*Problem description*
Among the lines of data below, reproduce only those from the one with "hide_parts(hem)" through the one with "SENSOR = 36", exactly as they stand, both ends included.

*Extracted entries*

========================================================================

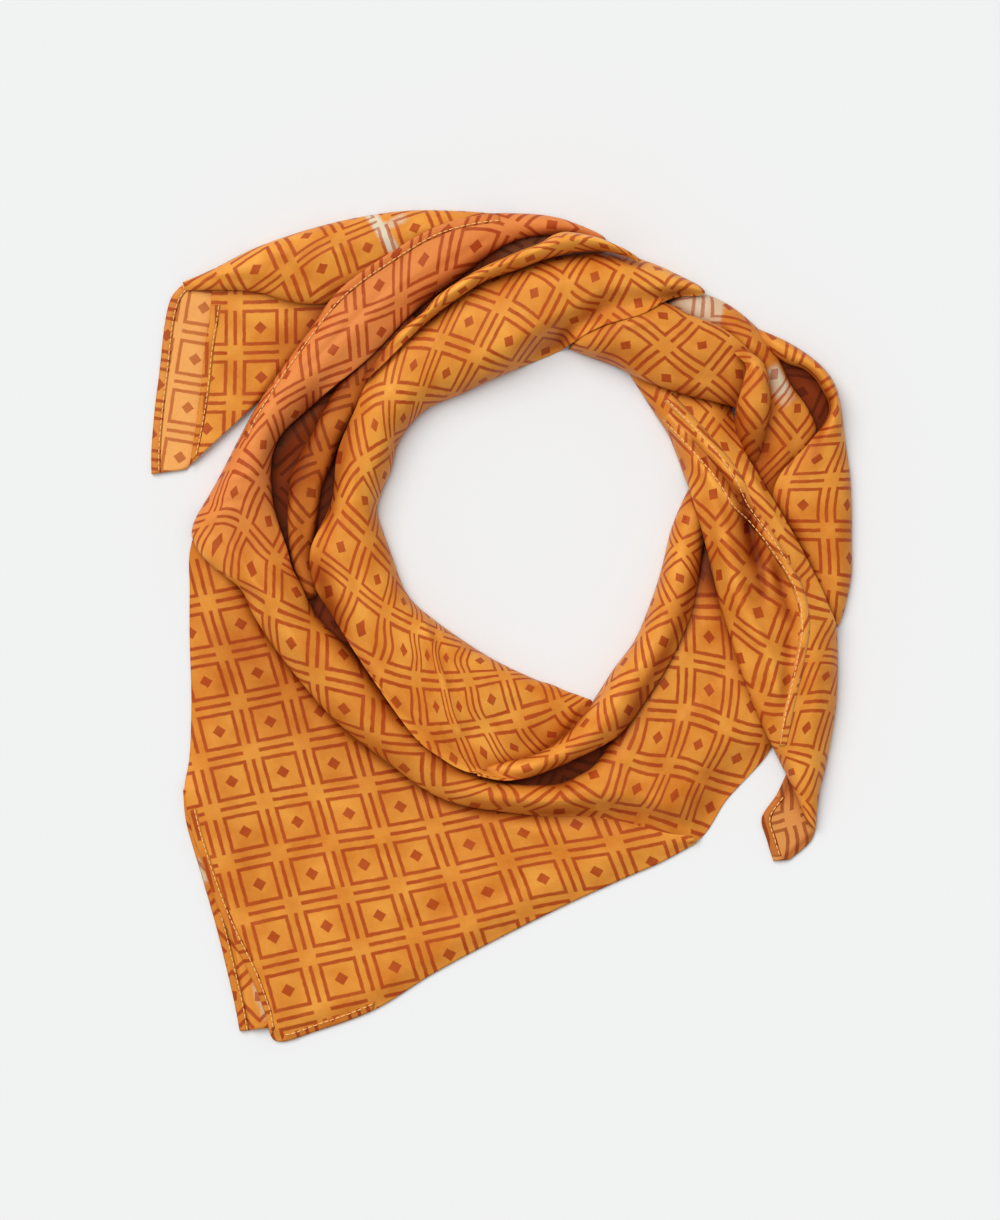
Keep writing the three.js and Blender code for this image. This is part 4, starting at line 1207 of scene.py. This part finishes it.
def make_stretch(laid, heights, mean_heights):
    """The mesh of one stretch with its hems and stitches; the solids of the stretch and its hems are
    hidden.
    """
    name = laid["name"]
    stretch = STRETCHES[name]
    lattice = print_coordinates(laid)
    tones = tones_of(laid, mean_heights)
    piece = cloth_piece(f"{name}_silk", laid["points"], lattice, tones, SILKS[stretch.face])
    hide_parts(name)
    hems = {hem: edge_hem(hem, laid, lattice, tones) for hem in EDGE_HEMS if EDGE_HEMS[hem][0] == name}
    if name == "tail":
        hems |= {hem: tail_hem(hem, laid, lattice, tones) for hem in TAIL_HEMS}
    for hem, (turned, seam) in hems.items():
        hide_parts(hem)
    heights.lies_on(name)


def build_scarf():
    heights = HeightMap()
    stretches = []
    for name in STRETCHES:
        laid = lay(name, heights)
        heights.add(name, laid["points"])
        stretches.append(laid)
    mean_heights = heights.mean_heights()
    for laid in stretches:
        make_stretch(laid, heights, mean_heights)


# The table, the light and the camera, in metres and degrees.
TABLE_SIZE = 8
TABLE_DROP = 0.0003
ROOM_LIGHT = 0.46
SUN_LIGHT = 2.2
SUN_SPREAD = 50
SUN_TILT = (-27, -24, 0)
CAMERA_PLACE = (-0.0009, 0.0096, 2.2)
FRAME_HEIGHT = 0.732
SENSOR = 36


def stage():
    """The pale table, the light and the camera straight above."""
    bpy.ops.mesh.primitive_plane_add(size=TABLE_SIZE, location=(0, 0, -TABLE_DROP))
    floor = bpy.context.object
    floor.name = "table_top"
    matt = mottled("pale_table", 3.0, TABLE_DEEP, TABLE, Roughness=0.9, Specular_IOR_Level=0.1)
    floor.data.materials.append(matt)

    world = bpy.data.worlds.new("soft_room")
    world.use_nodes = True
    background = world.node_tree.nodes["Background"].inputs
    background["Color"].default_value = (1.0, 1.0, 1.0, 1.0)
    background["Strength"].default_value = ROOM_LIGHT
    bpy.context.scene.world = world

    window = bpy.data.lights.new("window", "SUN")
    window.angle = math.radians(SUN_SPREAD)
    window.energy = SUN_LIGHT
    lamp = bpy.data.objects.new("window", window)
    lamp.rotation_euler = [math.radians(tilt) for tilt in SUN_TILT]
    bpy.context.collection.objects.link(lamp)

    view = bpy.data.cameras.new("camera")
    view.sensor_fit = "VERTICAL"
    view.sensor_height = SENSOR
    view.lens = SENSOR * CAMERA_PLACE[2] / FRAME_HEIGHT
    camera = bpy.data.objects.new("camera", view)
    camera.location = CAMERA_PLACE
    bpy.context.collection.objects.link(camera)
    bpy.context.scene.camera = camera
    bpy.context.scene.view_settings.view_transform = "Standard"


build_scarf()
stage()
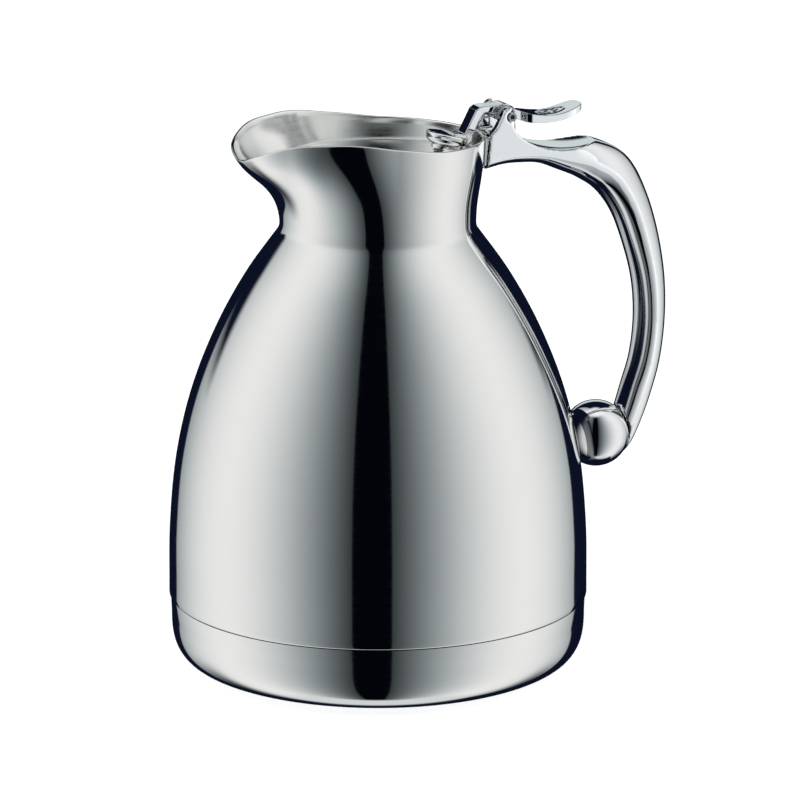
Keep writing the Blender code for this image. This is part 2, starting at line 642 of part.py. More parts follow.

========================================================================

*Answer to this task*
        hide_parts(hem)
    heights.lies_on(name)


def build_scarf():
    heights = HeightMap()
    stretches = []
    for name in STRETCHES:
        laid = lay(name, heights)
        heights.add(name, laid["points"])
        stretches.append(laid)
    mean_heights = heights.mean_heights()
    for laid in stretches:
        make_stretch(laid, heights, mean_heights)


# The table, the light and the camera, in metres and degrees.
TABLE_SIZE = 8
TABLE_DROP = 0.0003
ROOM_LIGHT = 0.46
SUN_LIGHT = 2.2
SUN_SPREAD = 50
SUN_TILT = (-27, -24, 0)
CAMERA_PLACE = (-0.0009, 0.0096, 2.2)
FRAME_HEIGHT = 0.732
SENSOR = 36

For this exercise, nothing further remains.